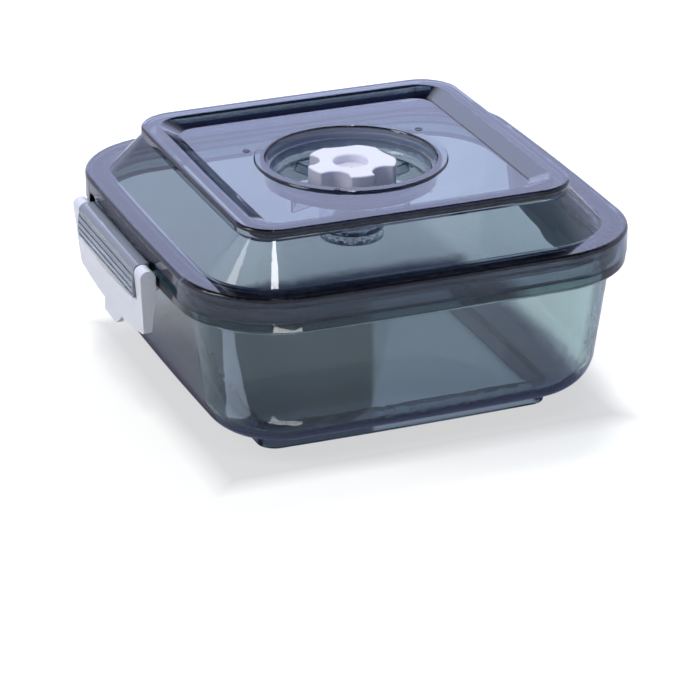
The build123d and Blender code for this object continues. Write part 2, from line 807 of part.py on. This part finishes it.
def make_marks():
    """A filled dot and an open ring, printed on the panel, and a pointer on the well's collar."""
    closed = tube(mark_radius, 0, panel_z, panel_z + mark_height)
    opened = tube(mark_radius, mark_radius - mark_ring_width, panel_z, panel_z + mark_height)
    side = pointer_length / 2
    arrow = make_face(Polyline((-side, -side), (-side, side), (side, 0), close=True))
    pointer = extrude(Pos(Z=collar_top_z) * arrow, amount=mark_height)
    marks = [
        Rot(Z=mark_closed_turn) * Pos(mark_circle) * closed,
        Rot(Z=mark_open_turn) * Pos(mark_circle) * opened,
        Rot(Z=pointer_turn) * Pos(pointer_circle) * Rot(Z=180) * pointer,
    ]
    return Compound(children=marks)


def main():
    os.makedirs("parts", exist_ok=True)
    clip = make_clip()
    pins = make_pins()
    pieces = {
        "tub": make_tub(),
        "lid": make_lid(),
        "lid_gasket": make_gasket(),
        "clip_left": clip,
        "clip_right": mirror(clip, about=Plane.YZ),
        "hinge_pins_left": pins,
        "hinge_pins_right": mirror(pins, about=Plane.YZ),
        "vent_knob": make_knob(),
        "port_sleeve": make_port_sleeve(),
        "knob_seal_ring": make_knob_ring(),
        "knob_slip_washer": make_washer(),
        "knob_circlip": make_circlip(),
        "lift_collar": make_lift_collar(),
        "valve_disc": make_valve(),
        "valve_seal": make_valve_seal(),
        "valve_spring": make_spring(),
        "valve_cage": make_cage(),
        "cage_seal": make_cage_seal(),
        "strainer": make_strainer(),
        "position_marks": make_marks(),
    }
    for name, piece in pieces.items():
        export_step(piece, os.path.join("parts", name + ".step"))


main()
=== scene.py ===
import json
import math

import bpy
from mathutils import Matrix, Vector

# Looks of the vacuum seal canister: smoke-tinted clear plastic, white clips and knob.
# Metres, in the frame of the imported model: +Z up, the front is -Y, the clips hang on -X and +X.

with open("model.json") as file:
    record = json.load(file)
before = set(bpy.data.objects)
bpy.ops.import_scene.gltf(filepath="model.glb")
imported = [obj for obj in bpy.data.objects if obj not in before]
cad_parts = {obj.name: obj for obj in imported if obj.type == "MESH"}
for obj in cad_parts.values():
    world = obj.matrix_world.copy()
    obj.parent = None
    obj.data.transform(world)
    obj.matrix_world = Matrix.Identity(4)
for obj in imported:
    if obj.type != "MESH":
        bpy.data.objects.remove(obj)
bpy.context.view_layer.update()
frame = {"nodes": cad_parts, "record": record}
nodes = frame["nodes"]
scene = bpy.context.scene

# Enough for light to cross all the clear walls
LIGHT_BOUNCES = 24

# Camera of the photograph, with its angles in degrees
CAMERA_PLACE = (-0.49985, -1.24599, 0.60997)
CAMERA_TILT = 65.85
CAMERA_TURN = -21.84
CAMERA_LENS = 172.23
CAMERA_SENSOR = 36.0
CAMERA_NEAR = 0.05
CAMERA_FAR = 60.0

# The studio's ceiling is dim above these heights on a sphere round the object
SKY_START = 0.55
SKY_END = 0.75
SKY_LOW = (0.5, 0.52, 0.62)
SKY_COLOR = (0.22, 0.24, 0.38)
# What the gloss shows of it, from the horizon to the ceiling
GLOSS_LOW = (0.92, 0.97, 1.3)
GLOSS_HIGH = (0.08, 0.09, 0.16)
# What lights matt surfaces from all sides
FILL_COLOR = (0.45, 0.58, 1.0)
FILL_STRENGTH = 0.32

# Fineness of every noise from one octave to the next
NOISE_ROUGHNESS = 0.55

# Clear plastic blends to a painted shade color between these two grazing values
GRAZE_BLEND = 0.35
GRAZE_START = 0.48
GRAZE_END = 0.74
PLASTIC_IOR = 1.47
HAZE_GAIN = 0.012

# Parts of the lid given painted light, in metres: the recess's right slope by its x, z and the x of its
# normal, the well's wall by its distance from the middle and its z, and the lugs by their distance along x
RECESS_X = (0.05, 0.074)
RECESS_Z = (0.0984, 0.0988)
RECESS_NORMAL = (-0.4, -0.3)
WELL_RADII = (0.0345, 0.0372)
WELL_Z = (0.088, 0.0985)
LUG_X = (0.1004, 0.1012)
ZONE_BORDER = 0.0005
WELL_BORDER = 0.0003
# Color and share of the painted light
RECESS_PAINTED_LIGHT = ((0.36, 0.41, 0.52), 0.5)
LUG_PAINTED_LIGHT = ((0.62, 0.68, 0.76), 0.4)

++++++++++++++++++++

Repeat exactly the lines from the one that contains "for name, piece" through the one that contains "obj.matrix_world = Matrix.Identity(4)", and only those.

    for name, piece in pieces.items():
        export_step(piece, os.path.join("parts", name + ".step"))


main()
=== scene.py ===
import json
import math

import bpy
from mathutils import Matrix, Vector

# Looks of the vacuum seal canister: smoke-tinted clear plastic, white clips and knob.
# Metres, in the frame of the imported model: +Z up, the front is -Y, the clips hang on -X and +X.

with open("model.json") as file:
    record = json.load(file)
before = set(bpy.data.objects)
bpy.ops.import_scene.gltf(filepath="model.glb")
imported = [obj for obj in bpy.data.objects if obj not in before]
cad_parts = {obj.name: obj for obj in imported if obj.type == "MESH"}
for obj in cad_parts.values():
    world = obj.matrix_world.copy()
    obj.parent = None
    obj.data.transform(world)
    obj.matrix_world = Matrix.Identity(4)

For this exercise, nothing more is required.